⟨

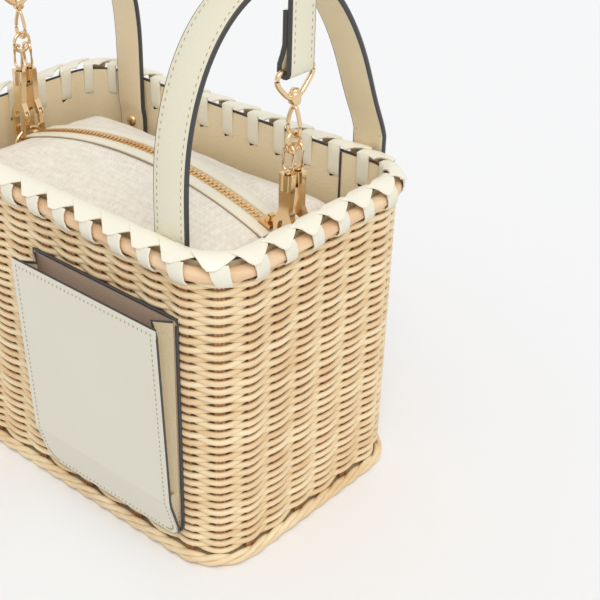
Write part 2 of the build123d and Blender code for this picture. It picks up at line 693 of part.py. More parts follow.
def clasp_eye_y():
    """How far an eye stands from the middle of the chain."""
    return 0.6 * JUMP_RADIUS


def make_clasp(side, spread_side):
    """Snap hook: open flat loop, shank that widens upwards and a bored barrel for the eye's stem."""
    hole = HOOK_HALF_WIDTH - HOOK_WALL
    low = HOOK_HOLE_BOTTOM + hole
    high = HOOK_HOLE_TOP - hole
    outer = arc_points(0, low, HOOK_HALF_WIDTH, 180, 360, 6) + [(HOOK_HALF_WIDTH, high + 2)]
    outer += [(NECK_HALF_WIDTH, NECK_HEIGHT), (SHANK_HALF_WIDTH, SHANK_TOP), (-SHANK_HALF_WIDTH, SHANK_TOP),
              (-NECK_HALF_WIDTH, NECK_HEIGHT), (-HOOK_HALF_WIDTH, high + 2)]
    inner = arc_points(0, low, hole, 180, 360, 4) + arc_points(0, high, hole, 0, 180, 4)
    body = prism(outer, Plane.XZ, CLASP_THICKNESS) - prism(inner, Plane.XZ, 2 * CLASP_THICKNESS)
    mouth_top = GATE_PIN_HEIGHT + 2.8
    mouth = [(hole - 0.4, MOUTH_LOW), (HOOK_HALF_WIDTH + 1, MOUTH_LOW), (HOOK_HALF_WIDTH + 1, GATE_PIN_HEIGHT - 1.6),
             (hole - 0.4, GATE_PIN_HEIGHT - 1.6)]
    slot = [(hole - 3, GATE_PIN_HEIGHT - 2), (HOOK_HALF_WIDTH + 1, GATE_PIN_HEIGHT - 2),
            (HOOK_HALF_WIDTH + 1, mouth_top), (hole - 3, mouth_top)]
    body -= prism(mouth, Plane.XZ, 2 * CLASP_THICKNESS)
    body -= prism(slot, Plane.XZ, GATE_TONGUE + 2 * GAP)
    barrel = extrude(Pos(0, 0, SHANK_TOP - BORE_DEPTH - 3) * RegularPolygon(BARREL_RADIUS, 8), amount=BORE_DEPTH + 3)
    body += barrel
    bore = extrude(Pos(0, 0, SHANK_TOP - BORE_DEPTH) * RegularPolygon(STEM_RADIUS + STEM_PLAY + 0.15, 8),
                   amount=BORE_DEPTH + 1)
    pin_bore = Pos(gate_pin_x(), 0, GATE_PIN_HEIGHT) * Rot(90, 0, 0)
    pin_bore *= extrude(RegularPolygon(GATE_PIN_RADIUS, 8), amount=CLASP_THICKNESS, both=True)
    return clasp_place(side, spread_side) * (body - bore - pin_bore)


def gate_pin_x():
    """Place of a gate's pin across the hook."""
    return HOOK_HALF_WIDTH - HOOK_WALL / 2


def make_gate_pin(side, spread_side):
    """Pin through the hook's fork."""
    pin = extrude(RegularPolygon(GATE_PIN_RADIUS, 8), amount=CLASP_THICKNESS / 2, both=True)
    return clasp_place(side, spread_side) * Pos(gate_pin_x(), 0, GATE_PIN_HEIGHT) * Rot(90, 0, 0) * pin


def make_gate(side, spread_side):
    """Bar across the hook's mouth, turning on the pin at its upper end."""
    x = gate_pin_x()
    half = GATE_WIDTH / 2
    tip = MOUTH_LOW + GAP
    root = GATE_PIN_HEIGHT - GATE_ROOT_DROP
    eye = GATE_PIN_RADIUS + GAP + 0.05
    bar = [(x - half, tip), (x + half, tip), (x + half, root), (x - half, root)]
    tongue = [(x - half, root - 1.5), (x + half, root - 1.5), (x + half + 0.2, GATE_PIN_HEIGHT),
              (x + half * 0.6, GATE_PIN_HEIGHT + eye + 0.6), (x - half * 0.6, GATE_PIN_HEIGHT + eye + 0.6),
              (x - half - 0.2, GATE_PIN_HEIGHT)]
    gate = prism(bar, Plane.XZ, CLASP_THICKNESS - 0.4) + prism(tongue, Plane.XZ, GATE_TONGUE)
    bore = Pos(x, 0, GATE_PIN_HEIGHT) * Rot(90, 0, 0) * extrude(RegularPolygon(eye, 8), amount=CLASP_THICKNESS, both=True)
    return clasp_place(side, spread_side) * (gate - bore)


def make_clasp_eye(side, spread_side):
    """Long flat eye with the stem that turns in the clasp's barrel."""
    upper = eye_height()
    lower = upper - EYE_LENGTH
    rim = EYE_HOLE + EYE_WALL
    ring = prism(arc_points(0, upper, rim, 0, 180, 5) + arc_points(0, lower, rim, 180, 360, 5), Plane.XZ, EYE_THICKNESS)
    hole = arc_points(0, upper, EYE_HOLE, 0, 180, 5) + arc_points(0, lower, EYE_HOLE, 180, 360, 5)
    low = SHANK_TOP - BORE_DEPTH + GAP
    stem = extrude(Pos(0, 0, low) * RegularPolygon(STEM_RADIUS, 8), amount=lower - EYE_HOLE - 0.4 - low)
    eye = ring + stem - prism(hole, Plane.XZ, 2 * rim)
    return clasp_place(side, spread_side) * eye


def eye_z():
    """Height of the clasp eyes' upper bends."""
    spread = math.radians(CLASP_SPREAD)
    y = RING_RADIUS * math.sin(spread)
    rise = math.sqrt(eye_height() ** 2 - (y - clasp_eye_y()) ** 2)
    return RING_CENTRE_Z + RING_RADIUS * math.cos(spread) + rise


def jump_centre_z():
    """Height of the jump ring's middle, its foot passing through the eyes."""
    return eye_z() + math.sqrt(JUMP_RADIUS ** 2 - clasp_eye_y() ** 2)


def make_jump_link(side):
    """Small ring that joins two clasps to the swivel."""
    points = [(side * CHAIN_X, y, z) for y, z in
              arc_points(0, jump_centre_z(), JUMP_RADIUS, 12, 348, 14)]
    return wire_loop(points, JUMP_WIRE)


def pear_base_z():
    """Height of the middle of the swivel's lowest wire."""
    return jump_centre_z() + JUMP_RADIUS - JUMP_WIRE - PEAR_WIRE - GAP


def boss_z():
    """Height of the underside of the strap ring's boss."""
    return pear_base_z() + PEAR_HEIGHT + PEAR_WIRE + GAP


def make_swivel(side):
    """Pear-shaped loop whose headed post turns in the strap ring's boss."""
    base = pear_base_z()
    half = PEAR_HALF_WIDTH
    points = [(-half * 0.6, 0), (half * 0.6, 0), (half, half * 0.7), (half, PEAR_HEIGHT * 0.5),
              (half * 0.35, PEAR_HEIGHT), (-half * 0.35, PEAR_HEIGHT), (-half, PEAR_HEIGHT * 0.5), (-half, half * 0.7)]
    loop = wire_loop([(x, 0, z) for x, z in points], PEAR_WIRE)
    top = PEAR_HEIGHT + PEAR_WIRE + 2 * GAP + BOSS_HEIGHT
    post = extrude(Pos(0, 0, PEAR_HEIGHT) * RegularPolygon(POST_RADIUS, 8), amount=top - PEAR_HEIGHT)
    head = extrude(Pos(0, 0, top) * RegularPolygon(POST_HEAD, 8), amount=POST_HEAD_HEIGHT)
    return Pos(side * CHAIN_X, 0, base) * (loop + post + head)


def bar_z():
    """Height of the strap ring's bar."""
    return boss_z() + STRAP_RING_RISE


def make_strap_ring(side):
    """Ring with a boss for the swivel below, bowed sides and a bar for the strap above."""
    half = STRAP_RING_BAR / 2
    bow = STRAP_RING_WIDTH / 2
    low = boss_z() + BOSS_HEIGHT / 2
    shoulder = bar_z() - STRAP_RING_SIDE
    points = [(-BOSS_RADIUS + 1, low), (BOSS_RADIUS - 1, low), (0.7 * bow, low + 0.4 * (shoulder - low)),
              (bow, shoulder), (half, bar_z()), (-half, bar_z()), (-bow, shoulder),
              (-0.7 * bow, low + 0.4 * (shoulder - low))]
    loop = wire_loop([(0, y, z) for y, z in points], STRAP_RING_WIRE)
    boss = extrude(Pos(0, 0, boss_z()) * RegularPolygon(BOSS_RADIUS, 8), amount=BOSS_HEIGHT)
    head_room = extrude(Pos(0, 0, boss_z() + BOSS_HEIGHT) * RegularPolygon(POST_HEAD + GAP, 8), amount=3)
    bore = extrude(Pos(0, 0, boss_z() - 1) * RegularPolygon(POST_RADIUS + GAP, 8), amount=BOSS_HEIGHT + 2)
    return Pos(side * CHAIN_X, 0, 0) * (loop + boss - head_room - bore)


def make_strap():
    """Shoulder strap: a fold round each bar, two straight runs and a half round over the top."""
    half = STRAP_RING_WIRE + GAP
    skin = STRAP_THICKNESS
    bar = bar_z()
    outer = CHAIN_X + half + skin
    side = [(outer, bar), (outer - skin, bar - half - skin), (CHAIN_X - half, bar - half - skin),
            (CHAIN_X - half - skin * 0.9, bar), (CHAIN_X - half - skin * 0.9, bar + half),
            (outer - 2 * skin, bar + half + 10), (outer - 2 * skin, bar + STRAP_OVERLAP),
            (outer - skin, bar + STRAP_OVERLAP)]
    right = side + [(outer - skin, STRAP_SHOULDER)]
    over = arc_points(0, STRAP_SHOULDER, outer, 180, 0, STRAP_FACETS)
    under = arc_points(0, STRAP_SHOULDER, outer - skin, 0, 180, STRAP_FACETS)
    left = [(-x, z) for x, z in side[::-1]]
    outline = right[:-1] + under + left[:1] + left[1:] + over
    strap = prism(outline, Plane.XZ, STRAP_WIDTH)
    for place in (-1, 1):
        hole = [(CHAIN_X - half, bar - half), (CHAIN_X + half, bar - half), (CHAIN_X + half, bar + half),
                (CHAIN_X, bar + half + 3), (CHAIN_X - half, bar + half)]
        hole = [(place * x, z) for x, z in hole]
        strap -= prism(hole, Plane.XZ, 2 * STRAP_WIDTH)
    return strap


def make_all():
    """Every piece by its name."""
    pieces = {
        "wicker_basket": make_wicker(),
        "foot_border": make_foot_border(),
        "rim_hoop": make_hoop(),
        "inner_facing": make_facing(),
        "edge_lacing": make_lacing(),
        "pocket_back": make_pocket_back(),
        "pocket_front": make_pocket_front(),
        "pocket_gusset_left": make_gusset(-1),
        "pocket_gusset_right": make_gusset(1),
        "handle_right": make_handle(1),
        "handle_left": make_handle(-1),
        "handle_rivets": make_handle_rivets(),
        "pouch_body": make_pouch(),
        "pouch_placket": make_placket(),
        "zip_tape": make_zip_tape(),
        "zip_teeth": make_teeth(),
        "zip_slider": make_slider(),
        "zip_pull": make_pull(),
        "shoulder_strap": make_strap(),
    }
    for name, side in (("left", -1), ("right", 1)):
        pieces["side_ring_" + name] = make_side_ring(side)
        pieces["ring_tab_" + name] = make_ring_tab(side)
        pieces["jump_link_" + name] = make_jump_link(side)
        pieces["swivel_" + name] = make_swivel(side)
        pieces["strap_ring_" + name] = make_strap_ring(side)
        for place, spread_side in (("front", -1), ("back", 1)):
            label = name + "_" + place
            pieces["clasp_" + label] = make_clasp(side, spread_side)
            pieces["clasp_eye_" + label] = make_clasp_eye(side, spread_side)
            pieces["gate_" + label] = make_gate(side, spread_side)
            pieces["gate_pin_" + label] = make_gate_pin(side, spread_side)
    return pieces


os.makedirs("parts", exist_ok=True)
for name, shape in make_all().items():
    export_step(shape, "parts/" + name + ".step")
    print(name, len(shape.solids()), "solid(s), volume", round(shape.volume))
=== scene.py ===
# %% [markdown]
# A woven bag is a camera, a soft light and a great many curved strands. This lesson rebuilds it piece by
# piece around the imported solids, which give every size. Blender works in metres, but the sizes below are
# written in millimetres, as a maker would say them.

import math

import bmesh
import bpy
import numpy as np
from mathutils import Matrix, Vector, noise


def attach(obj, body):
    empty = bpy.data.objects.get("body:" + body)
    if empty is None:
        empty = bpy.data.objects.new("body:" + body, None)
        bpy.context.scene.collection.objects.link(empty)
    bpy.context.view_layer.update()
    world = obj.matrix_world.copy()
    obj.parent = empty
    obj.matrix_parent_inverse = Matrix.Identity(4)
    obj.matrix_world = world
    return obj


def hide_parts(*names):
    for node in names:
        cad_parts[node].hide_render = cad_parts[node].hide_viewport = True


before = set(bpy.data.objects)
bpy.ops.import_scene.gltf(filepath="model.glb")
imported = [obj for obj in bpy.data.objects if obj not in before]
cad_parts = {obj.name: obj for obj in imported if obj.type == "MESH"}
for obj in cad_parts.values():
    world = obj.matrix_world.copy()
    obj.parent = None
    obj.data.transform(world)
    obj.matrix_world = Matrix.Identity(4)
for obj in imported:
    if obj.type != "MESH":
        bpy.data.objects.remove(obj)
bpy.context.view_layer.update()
MM = 0.001
print("nodes in the frame:", len(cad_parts))

# %% [markdown]
# The camera comes first, because every later choice is judged through it. It stands off the front right
# corner, about three quarters of a metre from the bag's middle, looks down and rolls slightly. The bag
# runs out of the picture on the left and at the top.

# %% Camera
YAW, PITCH, ROLL = math.radians(-39.39), math.radians(30.60), math.radians(-1.76)
CAMERA_PLACE = (0.4860, -0.4532, 0.4831)
FOCAL_PIXELS = 1269.5
IMAGE_PIXELS = 600
SENSOR_WIDTH = 36.0
ahead = Vector((math.sin(YAW) * math.cos(PITCH), math.cos(YAW) * math.cos(PITCH), -math.sin(PITCH)))
level = Vector((math.cos(YAW), -math.sin(YAW), 0))
down = ahead.cross(level)
right = math.cos(ROLL) * level + math.sin(ROLL) * down
down = math.cos(ROLL) * down - math.sin(ROLL) * level
turn = Matrix((right, -down, -ahead)).transposed()
camera = bpy.data.objects.new("camera", bpy.data.cameras.new("camera"))
camera.data.sensor_width = SENSOR_WIDTH
camera.data.lens = FOCAL_PIXELS * SENSOR_WIDTH / IMAGE_PIXELS
camera.data.clip_start = 0.01
camera.matrix_world = Matrix.Translation(CAMERA_PLACE) @ turn.to_4x4()
bpy.context.scene.collection.objects.link(camera)
bpy.context.scene.camera = camera
print("lens", round(camera.data.lens, 2), "mm")

# %% [markdown]
# Nearly every piece of this bag follows the same rounded oblong. One function walks round it and tells
# where a distance from the middle of the front wall lies, and which way the wall faces there.

# %% The bag's outline
LENGTH, DEPTH, CORNER = 259.0, 161.0, 29.0
WEAVE_TOP = 179.4
TAPER = 1.2
STAKES = 38
straight_front = LENGTH - 2 * CORNER
straight_side = DEPTH - 2 * CORNER
quarter = math.pi * CORNER / 2
PERIMETER = 2 * (straight_front + straight_side) + 4 * quarter
STAKE_PITCH = PERIMETER / STAKES
print("once round:", round(PERIMETER), "mm, stake every", round(STAKE_PITCH, 1), "mm")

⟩

(Problem to work on): Please write out the material word for word from its first line through the line holding "return 0.6 * JUMP_RADIUS", including both, and no line past it.

(Output of the exercise):
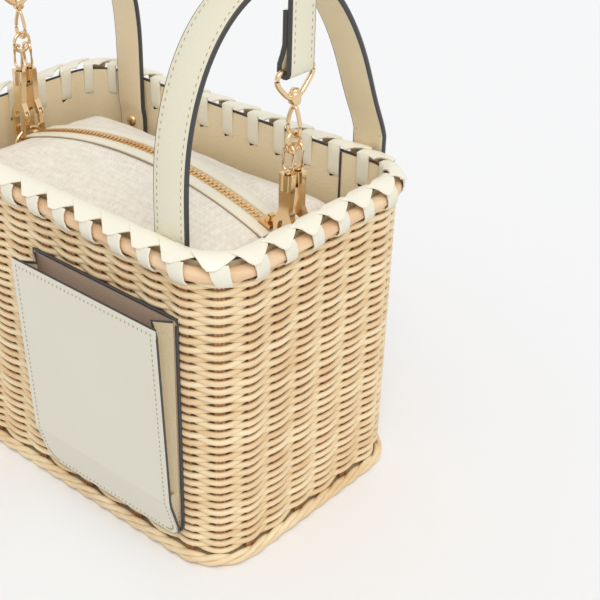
Write part 2 of the build123d and Blender code for this picture. It picks up at line 693 of part.py. More parts follow.
def clasp_eye_y():
    """How far an eye stands from the middle of the chain."""
    return 0.6 * JUMP_RADIUS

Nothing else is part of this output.